DAC8 Compliance · Updated 2026-05-12 · 7 min read

TL;DR: Under DAC8, users should not only ask whether an exchange reports “directly” to their local tax authority. The more important question is which reporting path the exchange uses. A crypto exchange may report directly to the user’s tax-residence country, or it may report first to its EU registration or authorization country, which then exchanges the information cross-border under DAC8. In other words, using an exchange “outside your country” does not necessarily keep the data away from your tax authority. The reporting path is determined by the CASP, the user’s tax residence, and DAC8’s information-exchange mechanism — not by the user. Users should treat this as general information and confirm their own position with a qualified tax adviser.

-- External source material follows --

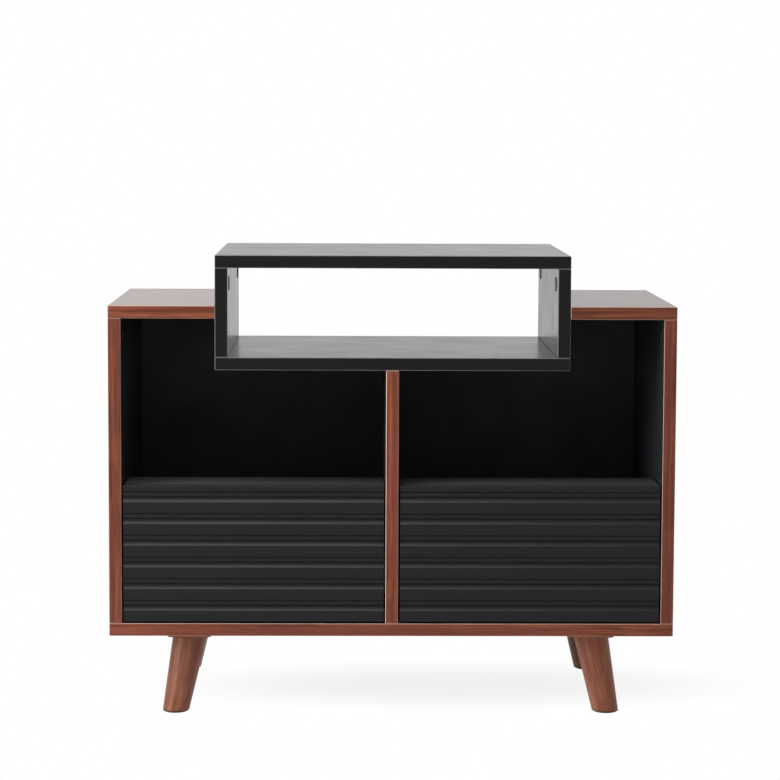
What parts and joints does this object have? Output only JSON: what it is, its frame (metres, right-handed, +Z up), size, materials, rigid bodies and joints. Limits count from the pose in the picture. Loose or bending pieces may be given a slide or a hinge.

Why “which exchange reports me?” is not the right first question

We’re DeGate. We make a multichain self-custody crypto wallet. When DAC8 transposition into EU member-state law became concrete in late 2025, a specific version of the broader DAC8 question started appearing in public crypto discussions:

“Does Bitpanda report me to the Agenzia delle Entrate? Does Coinbase? Does Binance? Does Kraken? Does Young Platform?”

The shortest useful answer is that this is not quite the right question. The better question is: where does the report start, and how does it reach the user’s tax-residence authority?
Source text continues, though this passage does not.